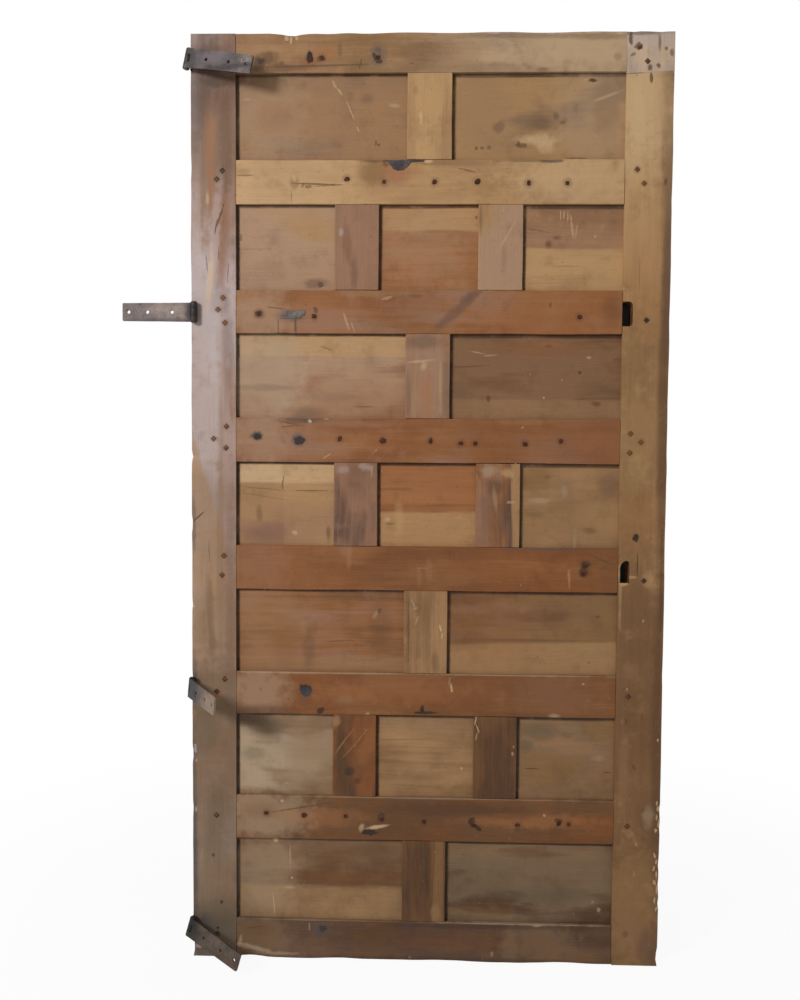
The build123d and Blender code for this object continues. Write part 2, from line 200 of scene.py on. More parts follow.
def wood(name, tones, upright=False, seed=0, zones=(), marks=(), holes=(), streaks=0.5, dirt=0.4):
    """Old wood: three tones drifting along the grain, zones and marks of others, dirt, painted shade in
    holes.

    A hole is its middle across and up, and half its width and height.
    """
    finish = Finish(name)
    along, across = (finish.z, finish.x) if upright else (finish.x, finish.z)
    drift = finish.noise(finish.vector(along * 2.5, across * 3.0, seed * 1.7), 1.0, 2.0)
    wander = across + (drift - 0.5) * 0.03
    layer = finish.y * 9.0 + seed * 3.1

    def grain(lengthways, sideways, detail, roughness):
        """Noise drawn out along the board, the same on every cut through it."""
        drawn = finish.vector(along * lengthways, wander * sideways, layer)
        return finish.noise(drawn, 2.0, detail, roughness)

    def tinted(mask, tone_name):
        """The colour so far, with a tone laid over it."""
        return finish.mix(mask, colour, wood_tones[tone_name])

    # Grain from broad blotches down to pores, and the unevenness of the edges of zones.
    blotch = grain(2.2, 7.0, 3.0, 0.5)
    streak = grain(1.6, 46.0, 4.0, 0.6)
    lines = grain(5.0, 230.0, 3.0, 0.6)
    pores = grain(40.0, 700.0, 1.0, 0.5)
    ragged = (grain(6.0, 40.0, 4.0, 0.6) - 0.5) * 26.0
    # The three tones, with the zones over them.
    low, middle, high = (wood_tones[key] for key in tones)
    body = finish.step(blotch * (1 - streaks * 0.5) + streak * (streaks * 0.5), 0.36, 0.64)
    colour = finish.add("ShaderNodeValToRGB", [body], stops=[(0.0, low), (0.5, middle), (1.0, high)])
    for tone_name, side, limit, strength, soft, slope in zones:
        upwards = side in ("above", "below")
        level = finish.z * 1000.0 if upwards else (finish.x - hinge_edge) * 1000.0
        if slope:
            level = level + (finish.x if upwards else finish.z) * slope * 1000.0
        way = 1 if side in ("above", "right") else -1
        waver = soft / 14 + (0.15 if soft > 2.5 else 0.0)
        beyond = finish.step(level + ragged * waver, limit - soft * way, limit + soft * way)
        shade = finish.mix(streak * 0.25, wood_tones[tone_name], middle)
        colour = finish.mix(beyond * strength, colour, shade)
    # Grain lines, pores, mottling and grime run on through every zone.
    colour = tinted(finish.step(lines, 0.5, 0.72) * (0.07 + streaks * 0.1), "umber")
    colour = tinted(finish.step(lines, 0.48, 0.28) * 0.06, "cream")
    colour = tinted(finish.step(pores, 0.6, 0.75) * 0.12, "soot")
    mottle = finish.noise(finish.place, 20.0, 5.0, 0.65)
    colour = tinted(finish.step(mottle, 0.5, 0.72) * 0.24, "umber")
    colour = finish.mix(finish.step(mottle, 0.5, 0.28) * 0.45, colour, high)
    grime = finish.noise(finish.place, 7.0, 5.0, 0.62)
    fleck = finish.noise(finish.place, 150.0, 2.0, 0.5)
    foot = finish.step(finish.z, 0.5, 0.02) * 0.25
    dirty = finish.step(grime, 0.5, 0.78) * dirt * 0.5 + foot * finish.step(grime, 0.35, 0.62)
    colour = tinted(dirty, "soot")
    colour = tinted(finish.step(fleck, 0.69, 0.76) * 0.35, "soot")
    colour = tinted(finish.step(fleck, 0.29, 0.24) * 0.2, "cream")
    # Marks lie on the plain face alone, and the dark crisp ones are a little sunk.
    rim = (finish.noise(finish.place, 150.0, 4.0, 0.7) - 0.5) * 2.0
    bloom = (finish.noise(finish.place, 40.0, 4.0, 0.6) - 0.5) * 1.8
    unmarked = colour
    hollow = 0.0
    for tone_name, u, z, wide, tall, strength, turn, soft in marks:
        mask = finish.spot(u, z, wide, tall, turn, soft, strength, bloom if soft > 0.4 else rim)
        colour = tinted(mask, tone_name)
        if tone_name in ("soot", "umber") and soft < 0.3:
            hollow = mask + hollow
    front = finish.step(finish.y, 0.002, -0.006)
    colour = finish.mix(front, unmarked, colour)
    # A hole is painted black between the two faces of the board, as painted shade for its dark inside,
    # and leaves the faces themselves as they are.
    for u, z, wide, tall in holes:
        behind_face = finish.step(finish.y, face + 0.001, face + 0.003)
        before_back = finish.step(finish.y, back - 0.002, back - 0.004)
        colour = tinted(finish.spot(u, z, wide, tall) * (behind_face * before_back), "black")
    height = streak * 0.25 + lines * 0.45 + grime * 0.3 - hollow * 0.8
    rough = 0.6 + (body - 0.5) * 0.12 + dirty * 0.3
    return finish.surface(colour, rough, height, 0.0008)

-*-

● **Problem**: Beginning at the top of the data, please return every line until and including the line containing "layer = finish.y * 9.0 + seed * 3.1", copied exactly, and nothing past it.

● **Answer in full**:
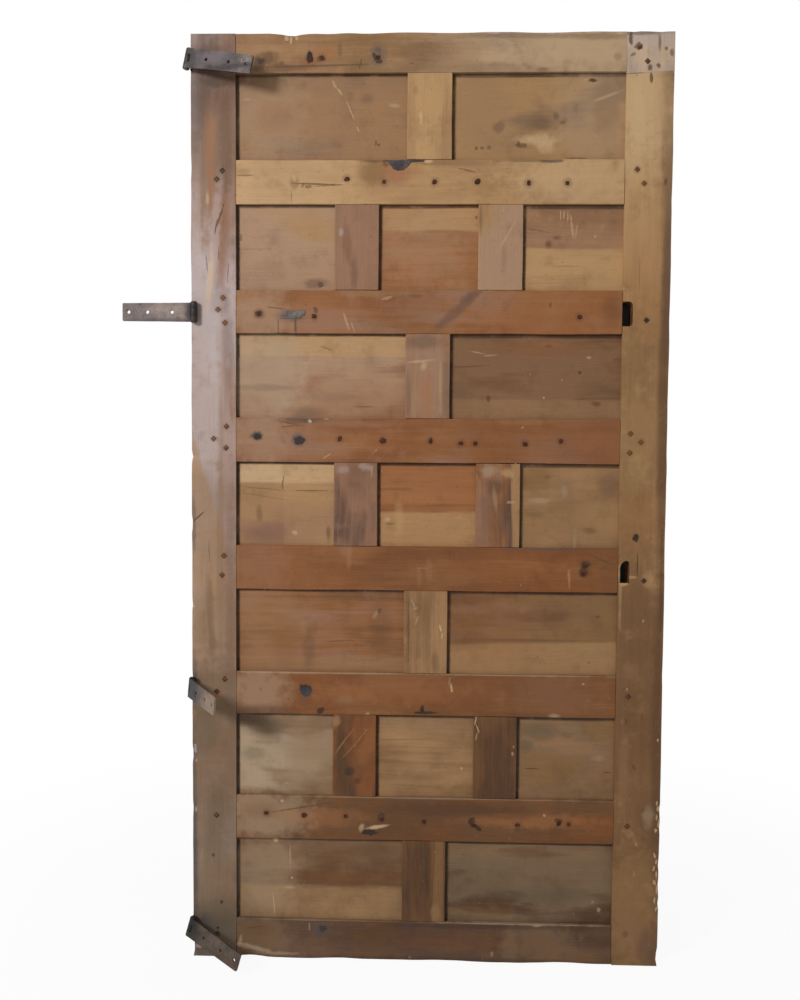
The build123d and Blender code for this object continues. Write part 2, from line 200 of scene.py on. More parts follow.
def wood(name, tones, upright=False, seed=0, zones=(), marks=(), holes=(), streaks=0.5, dirt=0.4):
    """Old wood: three tones drifting along the grain, zones and marks of others, dirt, painted shade in
    holes.

    A hole is its middle across and up, and half its width and height.
    """
    finish = Finish(name)
    along, across = (finish.z, finish.x) if upright else (finish.x, finish.z)
    drift = finish.noise(finish.vector(along * 2.5, across * 3.0, seed * 1.7), 1.0, 2.0)
    wander = across + (drift - 0.5) * 0.03
    layer = finish.y * 9.0 + seed * 3.1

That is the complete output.